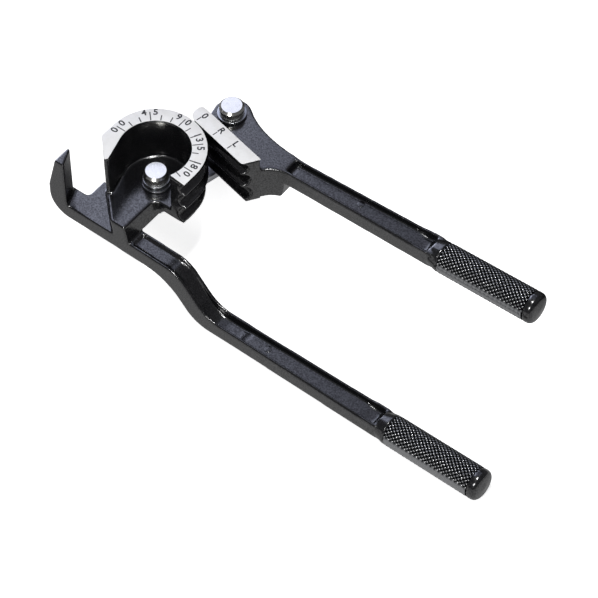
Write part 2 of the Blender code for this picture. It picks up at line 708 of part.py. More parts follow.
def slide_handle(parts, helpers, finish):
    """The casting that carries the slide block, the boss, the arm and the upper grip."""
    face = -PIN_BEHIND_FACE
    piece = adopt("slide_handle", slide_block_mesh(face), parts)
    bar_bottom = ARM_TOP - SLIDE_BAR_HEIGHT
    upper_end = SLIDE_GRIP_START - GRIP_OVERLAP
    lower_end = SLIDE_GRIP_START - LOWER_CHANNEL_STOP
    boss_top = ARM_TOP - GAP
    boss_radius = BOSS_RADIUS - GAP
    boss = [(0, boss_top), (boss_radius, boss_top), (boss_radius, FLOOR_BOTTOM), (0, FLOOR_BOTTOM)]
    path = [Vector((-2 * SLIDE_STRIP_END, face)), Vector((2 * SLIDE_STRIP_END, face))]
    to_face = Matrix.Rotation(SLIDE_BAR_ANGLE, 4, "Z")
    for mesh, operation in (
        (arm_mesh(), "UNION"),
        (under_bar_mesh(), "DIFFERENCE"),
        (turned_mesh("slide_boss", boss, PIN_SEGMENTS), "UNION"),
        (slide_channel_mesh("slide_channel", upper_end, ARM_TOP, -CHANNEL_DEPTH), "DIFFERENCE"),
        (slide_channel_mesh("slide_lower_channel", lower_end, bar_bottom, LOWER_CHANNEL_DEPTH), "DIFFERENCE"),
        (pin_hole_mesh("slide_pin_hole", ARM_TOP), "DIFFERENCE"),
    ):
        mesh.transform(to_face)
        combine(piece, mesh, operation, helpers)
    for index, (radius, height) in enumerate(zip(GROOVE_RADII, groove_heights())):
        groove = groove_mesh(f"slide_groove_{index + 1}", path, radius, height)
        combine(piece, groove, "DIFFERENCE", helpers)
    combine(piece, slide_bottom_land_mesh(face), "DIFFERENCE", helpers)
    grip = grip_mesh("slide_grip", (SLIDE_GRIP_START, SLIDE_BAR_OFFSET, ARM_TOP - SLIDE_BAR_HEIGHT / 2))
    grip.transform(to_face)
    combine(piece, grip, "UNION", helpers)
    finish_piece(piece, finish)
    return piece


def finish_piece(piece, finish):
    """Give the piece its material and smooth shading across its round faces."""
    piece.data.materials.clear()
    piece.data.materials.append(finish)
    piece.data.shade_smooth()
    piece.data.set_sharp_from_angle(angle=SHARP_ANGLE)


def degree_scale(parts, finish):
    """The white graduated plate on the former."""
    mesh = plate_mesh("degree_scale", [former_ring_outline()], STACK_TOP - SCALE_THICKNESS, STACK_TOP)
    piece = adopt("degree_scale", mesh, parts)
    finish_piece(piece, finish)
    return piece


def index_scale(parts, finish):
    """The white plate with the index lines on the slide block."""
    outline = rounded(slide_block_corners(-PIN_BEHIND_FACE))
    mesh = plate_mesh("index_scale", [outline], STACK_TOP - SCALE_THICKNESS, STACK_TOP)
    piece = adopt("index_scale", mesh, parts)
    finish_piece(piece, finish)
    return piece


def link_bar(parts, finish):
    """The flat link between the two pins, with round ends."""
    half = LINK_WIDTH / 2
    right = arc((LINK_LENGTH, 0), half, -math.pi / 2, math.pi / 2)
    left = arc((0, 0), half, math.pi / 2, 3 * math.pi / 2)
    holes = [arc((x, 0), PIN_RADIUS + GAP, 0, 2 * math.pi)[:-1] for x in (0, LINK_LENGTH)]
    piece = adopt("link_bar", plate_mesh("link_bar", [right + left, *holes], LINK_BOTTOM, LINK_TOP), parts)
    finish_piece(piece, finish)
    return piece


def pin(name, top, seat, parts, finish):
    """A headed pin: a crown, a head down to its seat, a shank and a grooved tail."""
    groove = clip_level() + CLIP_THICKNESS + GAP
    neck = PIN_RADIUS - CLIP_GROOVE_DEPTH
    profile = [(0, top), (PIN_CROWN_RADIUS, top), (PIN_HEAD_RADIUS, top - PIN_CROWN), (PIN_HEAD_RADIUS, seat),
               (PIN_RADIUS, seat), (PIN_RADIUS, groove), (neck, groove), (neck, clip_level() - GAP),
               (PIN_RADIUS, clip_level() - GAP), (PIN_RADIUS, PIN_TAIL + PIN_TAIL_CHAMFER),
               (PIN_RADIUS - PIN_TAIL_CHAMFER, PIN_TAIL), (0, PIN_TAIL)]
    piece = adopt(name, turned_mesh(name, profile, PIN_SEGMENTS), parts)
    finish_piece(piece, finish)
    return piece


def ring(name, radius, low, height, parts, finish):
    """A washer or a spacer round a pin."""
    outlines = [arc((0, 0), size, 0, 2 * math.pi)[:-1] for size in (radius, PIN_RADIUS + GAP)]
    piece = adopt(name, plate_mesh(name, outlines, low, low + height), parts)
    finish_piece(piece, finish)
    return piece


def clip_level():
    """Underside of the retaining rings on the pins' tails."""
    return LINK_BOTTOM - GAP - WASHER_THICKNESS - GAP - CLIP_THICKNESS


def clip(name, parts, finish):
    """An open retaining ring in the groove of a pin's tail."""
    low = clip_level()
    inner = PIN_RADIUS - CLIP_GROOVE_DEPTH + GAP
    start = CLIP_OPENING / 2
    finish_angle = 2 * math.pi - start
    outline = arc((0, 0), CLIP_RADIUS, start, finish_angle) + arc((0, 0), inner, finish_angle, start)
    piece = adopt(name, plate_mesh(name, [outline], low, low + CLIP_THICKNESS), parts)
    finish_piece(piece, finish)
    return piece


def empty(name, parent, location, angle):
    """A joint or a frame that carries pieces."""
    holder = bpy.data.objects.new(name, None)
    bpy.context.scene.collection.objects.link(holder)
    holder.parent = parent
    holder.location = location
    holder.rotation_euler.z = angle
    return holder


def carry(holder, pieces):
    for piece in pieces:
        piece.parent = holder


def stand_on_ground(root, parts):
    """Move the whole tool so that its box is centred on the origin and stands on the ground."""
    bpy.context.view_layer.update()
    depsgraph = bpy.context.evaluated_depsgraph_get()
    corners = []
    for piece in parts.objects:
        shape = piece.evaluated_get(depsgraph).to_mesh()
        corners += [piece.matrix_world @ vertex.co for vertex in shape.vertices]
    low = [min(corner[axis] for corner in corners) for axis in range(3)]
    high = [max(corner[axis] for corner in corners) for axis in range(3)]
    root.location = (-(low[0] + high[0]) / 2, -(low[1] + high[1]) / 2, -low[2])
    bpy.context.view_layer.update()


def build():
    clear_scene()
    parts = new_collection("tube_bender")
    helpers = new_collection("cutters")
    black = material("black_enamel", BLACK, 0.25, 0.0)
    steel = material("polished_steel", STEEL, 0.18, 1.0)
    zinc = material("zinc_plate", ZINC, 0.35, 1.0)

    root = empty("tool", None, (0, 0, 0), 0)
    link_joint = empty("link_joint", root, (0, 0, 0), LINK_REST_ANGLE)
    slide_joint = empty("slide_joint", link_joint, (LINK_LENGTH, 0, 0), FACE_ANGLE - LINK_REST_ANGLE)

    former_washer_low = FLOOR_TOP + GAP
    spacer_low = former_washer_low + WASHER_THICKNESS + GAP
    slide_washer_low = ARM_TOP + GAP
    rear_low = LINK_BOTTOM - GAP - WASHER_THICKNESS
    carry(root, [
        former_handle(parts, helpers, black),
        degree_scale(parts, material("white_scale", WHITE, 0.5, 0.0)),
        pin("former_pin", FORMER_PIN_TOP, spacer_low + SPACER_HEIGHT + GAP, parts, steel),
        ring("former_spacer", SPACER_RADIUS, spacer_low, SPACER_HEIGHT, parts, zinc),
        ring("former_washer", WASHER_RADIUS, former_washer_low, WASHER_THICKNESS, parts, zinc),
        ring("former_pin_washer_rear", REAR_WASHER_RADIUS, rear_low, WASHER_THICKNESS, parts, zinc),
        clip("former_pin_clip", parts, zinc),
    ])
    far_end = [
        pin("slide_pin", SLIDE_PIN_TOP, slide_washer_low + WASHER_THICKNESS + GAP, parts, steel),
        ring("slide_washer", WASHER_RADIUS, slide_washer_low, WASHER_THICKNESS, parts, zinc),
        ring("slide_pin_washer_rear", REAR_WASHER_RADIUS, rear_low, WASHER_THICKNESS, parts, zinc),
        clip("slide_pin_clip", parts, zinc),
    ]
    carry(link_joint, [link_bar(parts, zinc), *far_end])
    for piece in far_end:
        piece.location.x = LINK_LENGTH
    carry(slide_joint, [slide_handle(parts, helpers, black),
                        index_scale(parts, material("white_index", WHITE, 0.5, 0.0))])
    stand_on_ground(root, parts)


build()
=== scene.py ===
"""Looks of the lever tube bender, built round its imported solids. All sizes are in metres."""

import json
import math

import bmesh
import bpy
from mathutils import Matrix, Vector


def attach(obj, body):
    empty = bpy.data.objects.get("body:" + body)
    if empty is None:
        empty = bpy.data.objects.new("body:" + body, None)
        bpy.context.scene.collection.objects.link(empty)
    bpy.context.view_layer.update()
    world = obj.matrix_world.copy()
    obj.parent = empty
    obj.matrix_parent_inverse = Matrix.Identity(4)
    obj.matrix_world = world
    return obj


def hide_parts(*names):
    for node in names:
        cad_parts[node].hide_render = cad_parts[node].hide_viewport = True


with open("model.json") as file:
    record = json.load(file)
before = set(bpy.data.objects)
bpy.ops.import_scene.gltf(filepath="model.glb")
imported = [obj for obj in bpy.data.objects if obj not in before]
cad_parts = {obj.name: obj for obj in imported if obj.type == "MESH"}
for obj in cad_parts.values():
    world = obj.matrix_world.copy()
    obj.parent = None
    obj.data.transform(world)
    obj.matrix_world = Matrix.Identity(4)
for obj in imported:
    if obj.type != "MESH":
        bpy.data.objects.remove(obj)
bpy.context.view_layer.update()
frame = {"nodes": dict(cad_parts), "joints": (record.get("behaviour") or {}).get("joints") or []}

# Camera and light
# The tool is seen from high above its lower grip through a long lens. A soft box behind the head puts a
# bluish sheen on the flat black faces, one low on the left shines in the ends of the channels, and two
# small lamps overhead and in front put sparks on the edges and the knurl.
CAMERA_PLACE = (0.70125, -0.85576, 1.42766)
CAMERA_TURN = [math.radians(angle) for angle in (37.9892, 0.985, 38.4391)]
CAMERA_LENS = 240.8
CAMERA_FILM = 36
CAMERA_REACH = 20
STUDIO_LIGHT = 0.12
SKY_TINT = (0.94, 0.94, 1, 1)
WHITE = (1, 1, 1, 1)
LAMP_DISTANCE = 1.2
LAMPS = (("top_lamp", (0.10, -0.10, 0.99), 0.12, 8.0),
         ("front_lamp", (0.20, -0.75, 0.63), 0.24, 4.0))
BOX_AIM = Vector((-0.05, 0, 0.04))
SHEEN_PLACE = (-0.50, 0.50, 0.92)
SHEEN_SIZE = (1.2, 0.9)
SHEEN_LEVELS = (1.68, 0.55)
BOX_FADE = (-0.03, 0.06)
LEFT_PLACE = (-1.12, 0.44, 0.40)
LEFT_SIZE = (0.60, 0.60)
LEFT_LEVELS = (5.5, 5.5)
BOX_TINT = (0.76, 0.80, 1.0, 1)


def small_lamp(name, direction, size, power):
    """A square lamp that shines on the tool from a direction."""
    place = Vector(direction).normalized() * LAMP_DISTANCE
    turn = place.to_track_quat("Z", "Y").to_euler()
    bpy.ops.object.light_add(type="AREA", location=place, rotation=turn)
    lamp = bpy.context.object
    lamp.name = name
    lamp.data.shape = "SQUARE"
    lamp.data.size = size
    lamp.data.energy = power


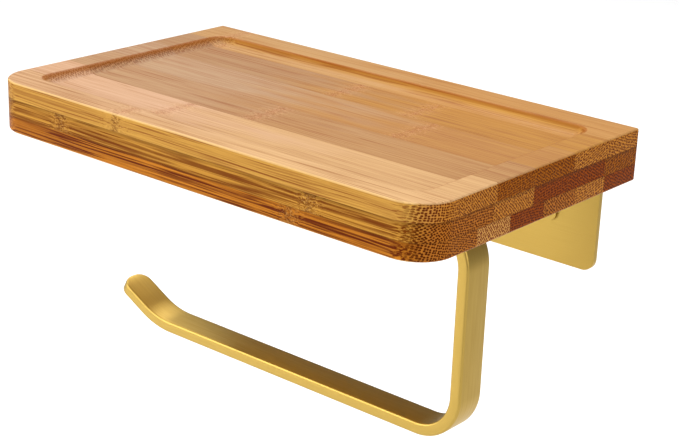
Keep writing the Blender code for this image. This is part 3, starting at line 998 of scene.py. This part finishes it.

•••••

What is wanted is an exact copy of the lines from the line containing "spacer_low = former_washer_low" to the line containing "before = set(bpy.data.objects)", both lines included, and of no other line.

Complete answer:
    spacer_low = former_washer_low + WASHER_THICKNESS + GAP
    slide_washer_low = ARM_TOP + GAP
    rear_low = LINK_BOTTOM - GAP - WASHER_THICKNESS
    carry(root, [
        former_handle(parts, helpers, black),
        degree_scale(parts, material("white_scale", WHITE, 0.5, 0.0)),
        pin("former_pin", FORMER_PIN_TOP, spacer_low + SPACER_HEIGHT + GAP, parts, steel),
        ring("former_spacer", SPACER_RADIUS, spacer_low, SPACER_HEIGHT, parts, zinc),
        ring("former_washer", WASHER_RADIUS, former_washer_low, WASHER_THICKNESS, parts, zinc),
        ring("former_pin_washer_rear", REAR_WASHER_RADIUS, rear_low, WASHER_THICKNESS, parts, zinc),
        clip("former_pin_clip", parts, zinc),
    ])
    far_end = [
        pin("slide_pin", SLIDE_PIN_TOP, slide_washer_low + WASHER_THICKNESS + GAP, parts, steel),
        ring("slide_washer", WASHER_RADIUS, slide_washer_low, WASHER_THICKNESS, parts, zinc),
        ring("slide_pin_washer_rear", REAR_WASHER_RADIUS, rear_low, WASHER_THICKNESS, parts, zinc),
        clip("slide_pin_clip", parts, zinc),
    ]
    carry(link_joint, [link_bar(parts, zinc), *far_end])
    for piece in far_end:
        piece.location.x = LINK_LENGTH
    carry(slide_joint, [slide_handle(parts, helpers, black),
                        index_scale(parts, material("white_index", WHITE, 0.5, 0.0))])
    stand_on_ground(root, parts)


build()
=== scene.py ===
"""Looks of the lever tube bender, built round its imported solids. All sizes are in metres."""

import json
import math

import bmesh
import bpy
from mathutils import Matrix, Vector


def attach(obj, body):
    empty = bpy.data.objects.get("body:" + body)
    if empty is None:
        empty = bpy.data.objects.new("body:" + body, None)
        bpy.context.scene.collection.objects.link(empty)
    bpy.context.view_layer.update()
    world = obj.matrix_world.copy()
    obj.parent = empty
    obj.matrix_parent_inverse = Matrix.Identity(4)
    obj.matrix_world = world
    return obj


def hide_parts(*names):
    for node in names:
        cad_parts[node].hide_render = cad_parts[node].hide_viewport = True


with open("model.json") as file:
    record = json.load(file)
before = set(bpy.data.objects)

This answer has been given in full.